Both end lines count: copy exactly from the line that contains "Write the three.js" to the line that contains "wasm.setup();", and only those lines.

──────

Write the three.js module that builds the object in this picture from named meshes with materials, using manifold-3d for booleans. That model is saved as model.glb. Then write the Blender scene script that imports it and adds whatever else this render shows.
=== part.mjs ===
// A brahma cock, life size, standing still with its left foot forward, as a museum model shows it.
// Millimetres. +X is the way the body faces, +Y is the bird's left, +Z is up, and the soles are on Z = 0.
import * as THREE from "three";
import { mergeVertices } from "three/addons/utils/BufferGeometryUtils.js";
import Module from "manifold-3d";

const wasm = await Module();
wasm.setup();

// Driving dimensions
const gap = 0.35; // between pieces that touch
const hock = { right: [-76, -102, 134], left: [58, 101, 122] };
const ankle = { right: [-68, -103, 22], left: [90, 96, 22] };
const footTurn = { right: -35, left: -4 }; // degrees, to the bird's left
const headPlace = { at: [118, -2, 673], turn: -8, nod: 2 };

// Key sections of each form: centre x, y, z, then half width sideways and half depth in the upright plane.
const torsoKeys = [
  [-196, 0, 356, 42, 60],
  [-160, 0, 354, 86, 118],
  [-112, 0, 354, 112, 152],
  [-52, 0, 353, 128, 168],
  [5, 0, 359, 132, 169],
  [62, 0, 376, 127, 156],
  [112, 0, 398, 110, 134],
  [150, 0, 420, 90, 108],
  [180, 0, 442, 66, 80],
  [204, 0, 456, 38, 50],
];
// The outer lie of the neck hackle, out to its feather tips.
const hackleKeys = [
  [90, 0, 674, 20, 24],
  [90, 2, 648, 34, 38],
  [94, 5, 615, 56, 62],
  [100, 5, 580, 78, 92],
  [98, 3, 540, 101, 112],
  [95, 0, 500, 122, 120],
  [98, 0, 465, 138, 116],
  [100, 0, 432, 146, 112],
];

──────

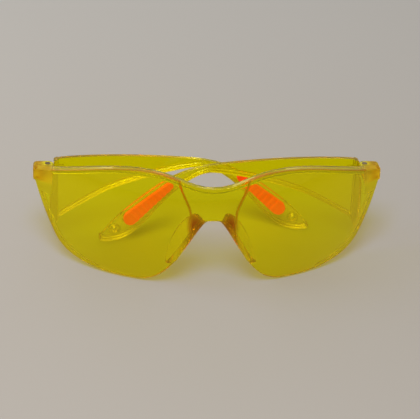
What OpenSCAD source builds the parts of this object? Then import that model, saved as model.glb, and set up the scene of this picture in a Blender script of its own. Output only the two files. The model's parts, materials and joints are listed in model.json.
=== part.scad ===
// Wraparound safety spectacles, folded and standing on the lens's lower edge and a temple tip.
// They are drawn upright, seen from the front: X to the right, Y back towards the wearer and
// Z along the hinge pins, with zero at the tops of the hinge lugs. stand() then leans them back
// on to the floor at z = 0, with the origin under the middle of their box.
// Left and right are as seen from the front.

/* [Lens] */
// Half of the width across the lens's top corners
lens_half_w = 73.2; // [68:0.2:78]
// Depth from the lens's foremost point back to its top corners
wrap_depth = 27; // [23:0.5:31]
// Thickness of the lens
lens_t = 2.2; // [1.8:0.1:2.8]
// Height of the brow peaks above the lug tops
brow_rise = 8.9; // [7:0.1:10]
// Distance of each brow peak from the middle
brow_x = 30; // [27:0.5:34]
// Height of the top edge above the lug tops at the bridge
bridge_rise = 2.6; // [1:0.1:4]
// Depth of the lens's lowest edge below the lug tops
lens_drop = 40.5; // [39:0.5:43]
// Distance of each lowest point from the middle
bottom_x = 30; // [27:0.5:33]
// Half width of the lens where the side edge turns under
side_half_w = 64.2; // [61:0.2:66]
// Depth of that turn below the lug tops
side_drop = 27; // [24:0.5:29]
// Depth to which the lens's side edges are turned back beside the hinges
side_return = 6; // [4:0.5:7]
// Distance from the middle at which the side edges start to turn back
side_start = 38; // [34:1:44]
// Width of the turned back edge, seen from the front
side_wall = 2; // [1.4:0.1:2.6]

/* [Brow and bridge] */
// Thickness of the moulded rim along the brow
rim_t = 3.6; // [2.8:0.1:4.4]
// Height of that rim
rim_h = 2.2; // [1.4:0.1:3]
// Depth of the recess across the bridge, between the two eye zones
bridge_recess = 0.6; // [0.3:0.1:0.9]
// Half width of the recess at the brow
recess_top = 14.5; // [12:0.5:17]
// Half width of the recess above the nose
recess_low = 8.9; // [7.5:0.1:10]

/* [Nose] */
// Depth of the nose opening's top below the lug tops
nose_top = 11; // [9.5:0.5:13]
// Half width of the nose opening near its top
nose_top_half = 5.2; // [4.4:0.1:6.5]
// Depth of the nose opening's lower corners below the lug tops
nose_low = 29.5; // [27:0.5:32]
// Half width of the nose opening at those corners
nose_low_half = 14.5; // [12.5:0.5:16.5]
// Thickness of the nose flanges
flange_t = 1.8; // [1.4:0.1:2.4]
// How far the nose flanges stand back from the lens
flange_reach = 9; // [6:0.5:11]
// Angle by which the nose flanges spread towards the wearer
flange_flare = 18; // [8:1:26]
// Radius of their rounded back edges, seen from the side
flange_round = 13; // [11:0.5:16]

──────

■ **WRITTEN REPLY**:
Write the three.js module that builds the object in this picture from named meshes with materials, using manifold-3d for booleans. That model is saved as model.glb. Then write the Blender scene script that imports it and adds whatever else this render shows.
=== part.mjs ===
// A brahma cock, life size, standing still with its left foot forward, as a museum model shows it.
// Millimetres. +X is the way the body faces, +Y is the bird's left, +Z is up, and the soles are on Z = 0.
import * as THREE from "three";
import { mergeVertices } from "three/addons/utils/BufferGeometryUtils.js";
import Module from "manifold-3d";

const wasm = await Module();
wasm.setup();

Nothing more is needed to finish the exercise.